[REQUIRED WORK] Repeat verbatim, and only, the lines of the data below, beginning at the line that contains "build_pockets()" and stopping after the line that contains "imported = [obj".

[SOURCE DATA]

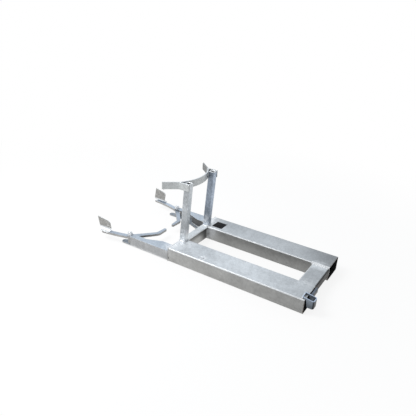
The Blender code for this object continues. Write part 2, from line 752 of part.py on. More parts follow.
def latch_strap_path():
    """Plan view of the latch's strap, bent to a U that opens forwards."""
    half = LATCH_STRAP / 2
    front = POCKET_LENGTH - LATCH_NOSE_REACH - LATCH_STRAP
    rear = POCKET_LENGTH + LATCH_TAIL_REACH - half
    inner, outer = LATCH_INNER_X + half, LATCH_OUTER_X - half
    turn_y = rear - LATCH_CORNER
    path = [(inner, front)]
    path += arc((inner + LATCH_CORNER, turn_y), LATCH_CORNER, 180.0, 90.0)
    path += arc((outer - LATCH_CORNER, turn_y), LATCH_CORNER, 90.0, 0.0)
    path.append((outer, front))
    return [(x - LATCH_MID_X, y - HINGE_Y) for x, y in path]


def build_latch():
    """The fork latch: a hinge barrel on the pocket, the pin, the U strap and the flap beside it."""
    pivot = new_pivot("latch_pivot", (LATCH_MID_X, HINGE_Y, HINGE_Z))
    sideways = (0.0, math.pi / 2, 0.0)
    inside = LATCH_WIDTH - 2 * LATCH_STRAP
    bore = LATCH_PIN_DIAMETER / 2 + FIT
    barrel = inside - 4 * FIT
    centre = (LATCH_MID_X, HINGE_Y, HINGE_Z)
    ring("latch_barrel", BARREL_DIAMETER / 2, bore, -barrel / 2, barrel, centre, GALVANISED_DULL, sideways)

    height = HINGE_Z + 2 * LATCH_NOSE_RADIUS
    strap = bent_bar("fork_latch_strap", latch_strap_path(), -HINGE_Z, height, LATCH_STRAP, GALVANISED, pivot)
    strap = as_mesh(strap)
    outlines = [latch_side_outline(), circle((HINGE_Y, HINGE_Z), bore, 16)]
    form = as_mesh(side_plate("latch_form", outlines, 0.0, 2 * LATCH_WIDTH, GALVANISED, pivot))
    form.location = (0.0, -HINGE_Y, -HINGE_Z)
    boolean(strap, form, "INTERSECT")

    head = LATCH_PIN_HEAD / 2
    shank = LATCH_PIN_DIAMETER / 2
    reach = LATCH_WIDTH / 2 + FIT
    end = reach + LATCH_PIN_HEAD_HEIGHT
    profile = [
        (0.0, end),
        (head, end),
        (head, reach),
        (shank, reach),
        (shank, -reach),
        (head, -reach),
        (head, -end),
        (0.0, -end),
    ]
    turned("latch_pin", profile, False, (0.0, 0.0, 0.0), ZINC_PLATED, sideways, pivot)

    flap_front = POCKET_LENGTH + LATCH_FRONT_GAP
    flap_top = POCKET_HEIGHT - FLAP_TOP_DROP
    low = (POCKET_INNER_X + FLAP_SIDE_GAP, flap_front, flap_top - FLAP_HEIGHT)
    high = (LATCH_INNER_X - FIT, flap_front + FLAP_THICKNESS, flap_top)
    offset_to_pivot = Vector((LATCH_MID_X, HINGE_Y, HINGE_Z))
    box("fork_latch_flap", Vector(low) - offset_to_pivot, Vector(high) - offset_to_pivot, GALVANISED_DULL, pivot)


build_pockets()
drill_vent()
cut_drain_notches()
build_front_cross_member()
build_rear_cross_member()
build_posts()
build_cradle()
build_arms()
build_pivots()
build_claws()
build_latch()
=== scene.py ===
"""Looks of the drum lifter: hot-dip galvanised steel, its welds and its fasteners, on a pale floor.

Metres, +Z up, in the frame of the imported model. The model's solids keep their shapes: they get
materials, softened edges and smooth round stretches. What they leave out is modelled here and rides
on the body that carries it: weld beads, threads, chamfered nuts, zinc drips and a blank label.
"""
import math

import bmesh
import bpy
from mathutils import Matrix, Vector, noise


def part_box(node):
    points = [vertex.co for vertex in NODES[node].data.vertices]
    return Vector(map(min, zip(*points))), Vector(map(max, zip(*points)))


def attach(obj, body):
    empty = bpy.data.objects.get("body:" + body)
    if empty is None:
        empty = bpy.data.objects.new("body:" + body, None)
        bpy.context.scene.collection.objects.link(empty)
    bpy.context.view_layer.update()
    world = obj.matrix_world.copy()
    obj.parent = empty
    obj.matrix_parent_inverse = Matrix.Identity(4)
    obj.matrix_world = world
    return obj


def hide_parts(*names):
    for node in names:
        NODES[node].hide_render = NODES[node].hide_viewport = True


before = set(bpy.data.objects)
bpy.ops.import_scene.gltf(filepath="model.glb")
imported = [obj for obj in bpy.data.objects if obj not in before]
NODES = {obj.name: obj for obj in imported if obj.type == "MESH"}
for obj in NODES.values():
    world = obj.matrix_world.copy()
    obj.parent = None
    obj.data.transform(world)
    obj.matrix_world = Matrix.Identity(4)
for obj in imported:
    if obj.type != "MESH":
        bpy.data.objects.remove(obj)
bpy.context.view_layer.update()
HANDS = ((1, "left"), (-1, "right"))

# Places on the model that the added pieces and the paint are fitted to
OUTER_X = 0.305
INNER_X = 0.125
POCKET_MIDDLE_X = 0.215
POCKET_HALF_WIDTH = 0.090
POCKET_HEIGHT = 0.100
POCKET_END = 0.970
POCKET_WALL = 0.005
CHANNEL_FRONT = 0.8530
CHANNEL_LIP_BOTTOM = 0.0388
CHANNEL_LIP_WELD = (0.041, 0.083)
CHANNEL_TOP_WELD = 0.0895
BEAM_REAR = 0.0372
CAP_WELD = 0.0992
UNDER_CAP = 0.0912
ARM_TOP_WELD = 0.0768
ARM_FLOOR = 0.0150
ARM_INNER_X = 0.2215
ARM_FRONT = -0.322
END_PLATE_Y = 0.0062
POST_INNER_X = 0.1255
POST_OUTER_X = 0.1705
POST_SIZE = 0.045
POST_WALL = 0.004
POST_TOP = 0.526
POST_FOOT_Y = -0.001
POST_LEAN = math.radians(3.1)
BAND_BOTTOM = 0.479
PIVOT = (0.283, -0.343)
SPOON_FOOT = (0.315, -0.150)
PIN_RADIUS = 0.010
NUT_ACROSS_FLATS = 0.030
VENT = (0.270, 0.261)
VENT_RADIUS = 0.004
BARREL_X = (0.2465, 0.2865)
BARREL_EDGES_Y = (0.9466, 0.9554)
LEVER_TOP = 0.0675
LABEL_LOW = (-0.242, 0.062)
LABEL_HIGH = (-0.155, 0.143)
LABEL_CORNER = 0.003
FLARE = math.radians(2.5)
CHAMFER = 0.0015
THREAD_PITCH = 0.0025
THREAD_DEPTH = 0.0011
THREAD_LENGTH = 0.0075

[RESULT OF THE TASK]
build_pockets()
drill_vent()
cut_drain_notches()
build_front_cross_member()
build_rear_cross_member()
build_posts()
build_cradle()
build_arms()
build_pivots()
build_claws()
build_latch()
=== scene.py ===
"""Looks of the drum lifter: hot-dip galvanised steel, its welds and its fasteners, on a pale floor.

Metres, +Z up, in the frame of the imported model. The model's solids keep their shapes: they get
materials, softened edges and smooth round stretches. What they leave out is modelled here and rides
on the body that carries it: weld beads, threads, chamfered nuts, zinc drips and a blank label.
"""
import math

import bmesh
import bpy
from mathutils import Matrix, Vector, noise


def part_box(node):
    points = [vertex.co for vertex in NODES[node].data.vertices]
    return Vector(map(min, zip(*points))), Vector(map(max, zip(*points)))


def attach(obj, body):
    empty = bpy.data.objects.get("body:" + body)
    if empty is None:
        empty = bpy.data.objects.new("body:" + body, None)
        bpy.context.scene.collection.objects.link(empty)
    bpy.context.view_layer.update()
    world = obj.matrix_world.copy()
    obj.parent = empty
    obj.matrix_parent_inverse = Matrix.Identity(4)
    obj.matrix_world = world
    return obj


def hide_parts(*names):
    for node in names:
        NODES[node].hide_render = NODES[node].hide_viewport = True


before = set(bpy.data.objects)
bpy.ops.import_scene.gltf(filepath="model.glb")
imported = [obj for obj in bpy.data.objects if obj not in before]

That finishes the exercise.